* What is expected *
Starting at the line that contains "1226 of scene.py. This part finishes it.", copy every line down to the line that contains "cover with its", inclusive, exactly as it stands. Omit all other lines.

### Dataset entries

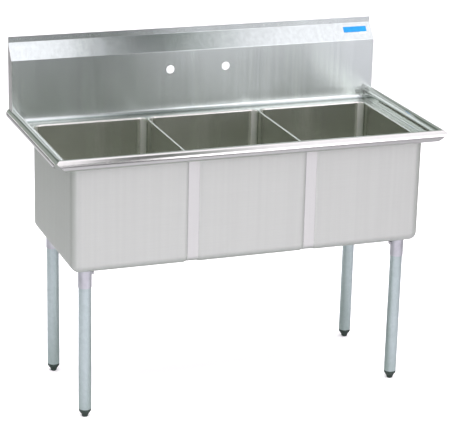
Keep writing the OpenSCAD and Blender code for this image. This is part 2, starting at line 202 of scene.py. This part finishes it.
def sheet_steel(name, grain, roughness=0.18, upright_roughness=None, anisotropy=0.6, waviness=0.5,
                colour=STEEL, bowl=False, streaking=0.015, grit=1.0, welds=()):
    """Brushed stainless sheet. grain is "X", "Y" or "level", the last for bowls, whose grain runs round the
    walls. A bowl is dull outside and has ground, duller corners inside. welds are heat marks on the sheet."""
    material, nodes, shader = new_material(name)
    place = nodes.add("TexCoord").outputs["Object"]
    facing = nodes.add("NewGeometry").outputs["True Normal"]
    across_x, across_y, up = nodes.add("SeparateXYZ", {0: facing}).outputs
    lines, smear = grain_lines(nodes, grain, place, up)
    scratches = nodes.noise(lines, detail=3.0, rough=0.6)
    streaks = nodes.noise(nodes.stretched(place, (75.0, 75.0, 0.9)), detail=3.0)
    cloud = nodes.noise(place, scale=5.0, detail=2.0)
    smudges = nodes.noise(place, scale=11.0, detail=4.0, rough=0.55)
    dim, bright = scaled(colour, 1 - streaking), scaled(colour, 1 + streaking)
    tone = nodes.mix(nodes.ramp(streaks, 0.3, 0.7), dim, bright)
    tone = nodes.mix(nodes.ramp(scratches, 0.35, 0.7, 0.0, 0.25), tone, scaled(colour, 0.93))
    tone = nodes.mix(nodes.ramp(smudges, 0.55, 0.8, 0.0, 0.35), tone, scaled(colour, 0.94))
    scratched = nodes.ramp(scratches, 0.25, 0.75, -0.012 * grit, 0.015 * grit)
    spread = nodes.math("ADD", scratched, nodes.ramp(cloud, 0.3, 0.7, -0.01, 0.01))
    for weld in welds:
        tone = heat_mark(nodes, place, tone, colour, weld)
    if bowl:
        corner = nodes.ramp(nodes.math("ABSOLUTE", nodes.math("MULTIPLY", across_x, across_y)), 0.25, 0.48)
        tone = nodes.mix(nodes.math("MULTIPLY", corner, 0.7), tone, scaled(colour, 1.2))
        outside = nodes.ramp(outside_of_bowl(nodes, place), -0.01, 0.01)
        tone = nodes.mix(outside, tone, rgb(*OUTER_TINT), blend="MULTIPLY")
        inner = nodes.math("ADD", nodes.math("MULTIPLY", corner, 0.22), roughness)
        base = nodes.add("Mix", {0: outside, 2: inner, 3: OUTER_ROUGHNESS}).outputs[0]
    elif upright_roughness:
        base = nodes.ramp(up, 0.3, 0.5, upright_roughness, roughness)
    else:
        base = roughness
    nodes.put(shader.inputs["Base Color"], tone)
    shader.inputs["Metallic"].default_value = 1.0
    shader.inputs["Anisotropic"].default_value = anisotropy
    nodes.put(shader.inputs["Tangent"], nodes.vector(*smear))
    nodes.put(shader.inputs["Roughness"], nodes.math("ADD", spread, base))
    normal = nodes.bump(cloud, 2.5 * MM * waviness)
    normal = nodes.bump(streaks, 0.006 * MM * waviness, normal=normal)
    normal = nodes.bump(scratches, 0.003 * MM * grit, normal=normal)
    nodes.put(shader.inputs["Normal"], normal)
    return material


def outside_of_bowl(nodes, place):
    """Above 0 on the outer faces of a bowl, below 0 on the faces that water touches. It compares the way a
    face looks with the way out from a point 1 m above the middle of its bowl."""
    x, y, z = nodes.add("SeparateXYZ", {0: place}).outputs
    low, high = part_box("bowl_middle")
    centre = (low + high) / 2
    pitch = high.x - low.x
    out_x = nodes.add("Math", {0: x, 1: -pitch / 2, 2: pitch / 2}, operation="WRAP").outputs[0]
    out_y = nodes.math("SUBTRACT", y, centre.y)
    out_z = nodes.math("SUBTRACT", z, high.z + 1.0)
    facing = nodes.add("NewGeometry").outputs["True Normal"]
    both = {0: facing, 1: nodes.vector(out_x, out_y, out_z)}
    return nodes.add("VectorMath", both, operation="DOT_PRODUCT").outputs["Value"]


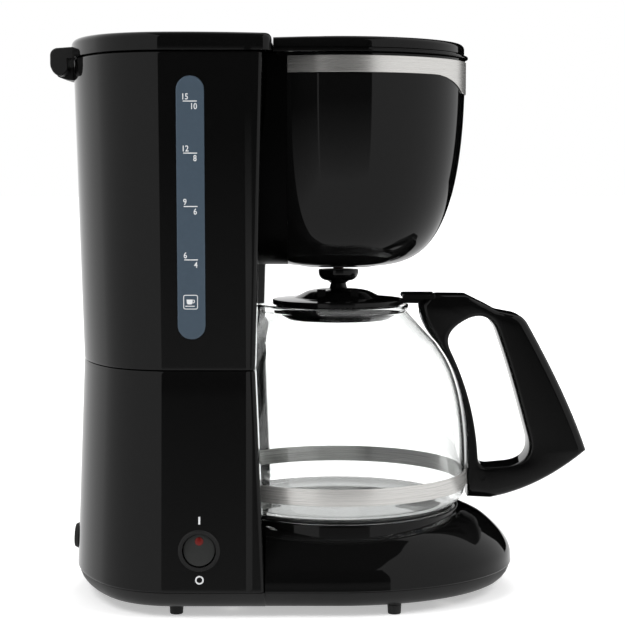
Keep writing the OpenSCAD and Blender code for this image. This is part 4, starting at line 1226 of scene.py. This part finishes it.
@dataclass
class Base:
    """Base cover with its nose, the raised ring and the hot plate."""

    nose_reach: float = 102
    half_w: float = 86
    top: float = 46
    low: float = 15
    rear_x: float = -40.8
    plinth_r: float = 70.5
    plate_r: float = 66
    plate_top: float = 50
    deck_r: float = 77.8
    foot_r: float = 3.9
    foot_y: float = 72
    foot_rear: float = 90
    foot_front: float = 30
    screw_rise: float = 2.1
    screw_way_r: float = 3.9
    screws: tuple = ((-130, 0), (-60, 62), (-60, -62), (60, 52), (60, -52))
    slot_w: float = 4
    slot_half: float = 30
    slot_pitch: float = 9
    stem_gap: float = 0.8
    stem_top: float = 8.7
    # Heights over the lower edge and insets that the flank runs through
    flank: tuple = ((0, 0), (8, 1), (15, 5), (21, 10.5), (26, 16.5), (29, 22), (31, 27))

    def plan(self, inset: float) -> np.ndarray:
        """Plan of the base: half an oval, x = reach cos a and y = half sin a, run back to flat flanks."""
        reach, half = self.nose_reach - inset, self.half_w - 0.95 * inset
        a = np.radians(np.linspace(-90, 90, 73))
        nose = np.column_stack([reach * np.cos(a), half * np.sin(a)])
        near = straight((self.rear_x, -half), (0, -half), 2)[:-1]
        far = straight((0, half), (self.rear_x, half), 2)[1:]
        rear = straight((self.rear_x, half), (self.rear_x, -half), 4)[1:-1]
        return np.vstack([near, nose, far, rear])

    def dome(self) -> bpy.types.Object:
        """Base cover: the flank's profile carried round the plan."""
        profile = through(self.flank, 6)
        rings = [at_height(self.plan(1.0), self.low), at_height(self.plan(0.3), self.low)]
        climb = (self.top - self.low - 0.4) / 31
        rings += [at_height(self.plan(float(inset)), self.low + 0.4 + float(rise) * climb)
                  for rise, inset in profile]
        rings.append(at_height(self.plan(34), self.top))
        return loft("base_dome", rings)

    def deck(self) -> bpy.types.Object:
        """Round floor of the bay between the column's wings."""
        turn = math.degrees(math.acos(self.rear_x / self.deck_r))
        edge = arc((0, 0), self.deck_r, turn, 360 - turn, 48)
        front = straight(edge[-1], edge[0], 3)[1:-1]
        return prism("bay_deck", np.vstack([edge, front]), self.low, self.top - 0.1, edge=0.3, axis="z")

    def plinth(self) -> bpy.types.Object:
        """Raised ring round the hot plate, with a round shoulder."""
        high = self.plate_top - 1.4
        profile = rounded([(self.plinth_r, self.top - 14, 0), (self.plinth_r, high - 0.2, 1.6),
                           (self.plinth_r - 2.6, high, 0.6), (self.plate_r + 1.5, high - 0.1, 0.4),
                           (self.plate_r + 1.5, self.top - 14, 0)])
        return revolve("plinth", profile, wrap=True)

    def plate(self) -> bpy.types.Object:
        """Hot plate: rounded rim, gentle step and the shallow dish that centres the carafe."""
        z = self.plate_top
        profile = rounded([(0, z - 2, 0), (self.plate_r - 0.3, z - 2, 0.2), (self.plate_r, z - 1.4, 0.3),
                           (self.plate_r - 0.6, z, 0.8), (self.plate_r - 11, z, 0.6),
                           (self.plate_r - 12.6, z - 0.5, 0.6), (0, z - 0.5, 0)])
        return revolve("hot_plate_disc", profile)

    def tray_plan(self, column: Column, inset: float) -> np.ndarray:
        """Outline of the whole foot: the column's rear and flanks, then the base's nose."""
        rear = column.rear_half(column.foot_grow - inset)
        nose = self.plan(inset)
        near_nose = nose[(nose[:, 0] > self.rear_x + 0.01) & (nose[:, 1] < -1)]
        flank = straight(rear[0], (self.rear_x - 0.4, rear[0, 1]), 4)[1:]
        half_loop = np.vstack([rear[::-1], flank, near_nose, [[self.nose_reach - inset, 0]]])
        mirror = half_loop[::-1] * [1, -1]
        return np.vstack([half_loop, mirror[1:-1]])

    @staticmethod
    def round_cutters(places, radius: float, top: float, points: int) -> list:
        """Upright round cutters from the floor up to one height."""
        return [prism("round_cutter", arc(p, radius, 0, 360, points)[:-1], 0, top, 0.01, "z") for p in places]

    def tray(self) -> bpy.types.Object:
        """Bottom plate: a shallow tray whose flank curves in to the underside, with its holes."""
        column, over = Column(), 30
        rows = [(30, 7.7), (11.5, 7.7), (9.5, 9), (6, 12.5), (3.6, 14.3), (2.6, 14.8), (1.2, 14.8), (1.0, 14.4),
                (1.3, 12.6), (2.2, 10.4), (3.8, 8.2), (5.6, 6.6), (7.2, 5.8), (9.0, 5.5), (30, 5.5)]
        body = loft("bottom_tray", [at_height(self.tray_plan(column, i), z) for i, z in rows])
        feet = [(x, side.value * self.foot_y) for x in (-self.foot_rear, self.foot_front) for side in Side]
        half, stem_r = self.slot_half, self.foot_r - self.stem_gap
        holes = []
        for low in np.arange(-3, 4) * self.slot_pitch - self.slot_w / 2:
            high = low + self.slot_w
            slot = np.array([(-half, low), (half, low), (half, high), (-half, high)], float)
            holes.append(prism("slot", slot, 0, over, 0.01, "z"))
        holes += self.round_cutters(self.screws, self.screw_way_r, over, 24)
        # The body and the posts are cut apart from each other, because a cut needs one plain solid
        cut(body, joined("tray_cutters", holes + self.round_cutters(feet, stem_r, self.stem_top, 32)))
        posts = joined("posts", [prism("post", arc(p, self.foot_r + 0.3, 0, 360, 40)[:-1], 5.5, 13.4, 0.3, "z")
                                 for p in feet])
        cut(posts, joined("stem_cutters", self.round_cutters(feet, stem_r, self.stem_top, 32)))
        return joined("bottom_tray", [body, posts])

    def build(self) -> None:
        """Builds and dresses the base."""
        cover = joined("base_cover_body", [self.dome(), self.deck(), self.plinth()])
        seat(cover, Body.MACHINE, GLOSS_BLACK, "base_cover")
        seat(self.plate(), Body.MACHINE, PLATE_COAT, "hot_plate")
        seat(copy_of("hot_plate_seal"), Body.MACHINE, RUBBER, "hot_plate_seal")
        seat(self.tray(), Body.MACHINE, BASE_PLATE_BLACK, "bottom_plate")
        screws = copy_of("bottom_screws")
        screws.data.transform(Matrix.Translation((0, 0, self.screw_rise * MM)))
        seat(screws, Body.MACHINE, PIN_STEEL, "bottom_screws")
        seat(copy_of("feet", 0.4), Body.MACHINE, RUBBER, "feet")
        seat(copy_of("cord_gland", 0.3), Body.MACHINE, RUBBER, "cord_gland")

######

* Expected output *
Keep writing the OpenSCAD and Blender code for this image. This is part 4, starting at line 1226 of scene.py. This part finishes it.
@dataclass
class Base:
    """Base cover with its nose, the raised ring and the hot plate."""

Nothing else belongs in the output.